Instruction
Extract each line of the data below exactly as written.

Data extract
━━━━━━━━━━━━━━━━━━━━━━━━━━━━━━
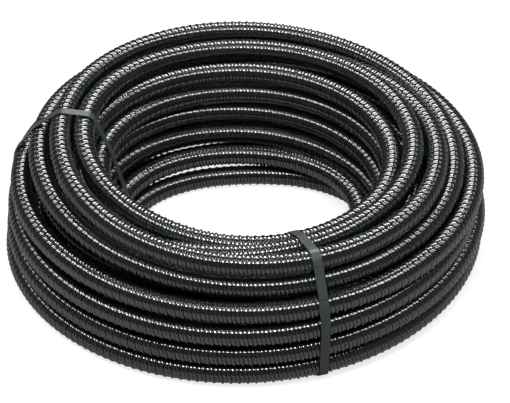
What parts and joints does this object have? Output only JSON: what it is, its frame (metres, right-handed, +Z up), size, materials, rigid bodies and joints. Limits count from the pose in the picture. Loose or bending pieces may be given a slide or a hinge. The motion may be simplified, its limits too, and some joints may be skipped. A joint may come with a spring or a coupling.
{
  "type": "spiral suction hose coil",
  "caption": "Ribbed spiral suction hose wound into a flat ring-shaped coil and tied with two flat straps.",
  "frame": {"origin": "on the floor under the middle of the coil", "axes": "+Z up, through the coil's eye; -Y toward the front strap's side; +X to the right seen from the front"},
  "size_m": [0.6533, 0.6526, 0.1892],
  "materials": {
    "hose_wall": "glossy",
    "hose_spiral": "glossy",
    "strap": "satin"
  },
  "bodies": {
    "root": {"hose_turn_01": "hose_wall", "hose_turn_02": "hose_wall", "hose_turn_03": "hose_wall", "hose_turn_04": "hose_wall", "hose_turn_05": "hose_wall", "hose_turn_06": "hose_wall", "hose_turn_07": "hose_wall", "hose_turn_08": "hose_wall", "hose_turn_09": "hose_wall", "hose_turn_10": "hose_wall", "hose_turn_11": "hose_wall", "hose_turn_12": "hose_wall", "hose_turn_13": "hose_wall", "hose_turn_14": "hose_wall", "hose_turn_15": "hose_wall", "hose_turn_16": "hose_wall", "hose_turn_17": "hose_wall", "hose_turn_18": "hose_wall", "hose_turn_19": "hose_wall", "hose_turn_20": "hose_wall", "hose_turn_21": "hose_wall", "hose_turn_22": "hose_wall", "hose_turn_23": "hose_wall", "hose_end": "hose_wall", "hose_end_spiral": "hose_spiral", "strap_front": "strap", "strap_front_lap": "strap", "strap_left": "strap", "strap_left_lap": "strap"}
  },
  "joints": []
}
━━━━━━━━━━━━━━━━━━━━━━━━━━━━━━
Result
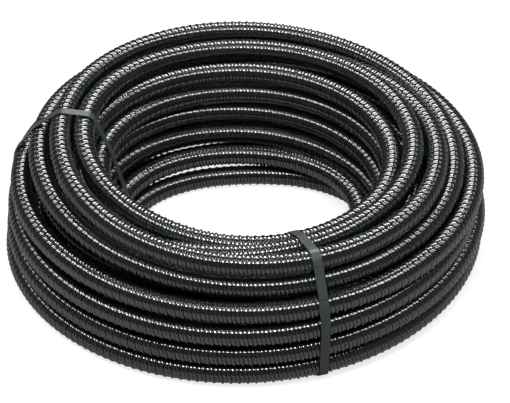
What parts and joints does this object have? Output only JSON: what it is, its frame (metres, right-handed, +Z up), size, materials, rigid bodies and joints. Limits count from the pose in the picture. Loose or bending pieces may be given a slide or a hinge. The motion may be simplified, its limits too, and some joints may be skipped. A joint may come with a spring or a coupling.
{
  "type": "spiral suction hose coil",
  "caption": "Ribbed spiral suction hose wound into a flat ring-shaped coil and tied with two flat straps.",
  "frame": {"origin": "on the floor under the middle of the coil", "axes": "+Z up, through the coil's eye; -Y toward the front strap's side; +X to the right seen from the front"},
  "size_m": [0.6533, 0.6526, 0.1892],
  "materials": {
    "hose_wall": "glossy",
    "hose_spiral": "glossy",
    "strap": "satin"
  },
  "bodies": {
    "root": {"hose_turn_01": "hose_wall", "hose_turn_02": "hose_wall", "hose_turn_03": "hose_wall", "hose_turn_04": "hose_wall", "hose_turn_05": "hose_wall", "hose_turn_06": "hose_wall", "hose_turn_07": "hose_wall", "hose_turn_08": "hose_wall", "hose_turn_09": "hose_wall", "hose_turn_10": "hose_wall", "hose_turn_11": "hose_wall", "hose_turn_12": "hose_wall", "hose_turn_13": "hose_wall", "hose_turn_14": "hose_wall", "hose_turn_15": "hose_wall", "hose_turn_16": "hose_wall", "hose_turn_17": "hose_wall", "hose_turn_18": "hose_wall", "hose_turn_19": "hose_wall", "hose_turn_20": "hose_wall", "hose_turn_21": "hose_wall", "hose_turn_22": "hose_wall", "hose_turn_23": "hose_wall", "hose_end": "hose_wall", "hose_end_spiral": "hose_spiral", "strap_front": "strap", "strap_front_lap": "strap", "strap_left": "strap", "strap_left_lap": "strap"}
  },
  "joints": []
}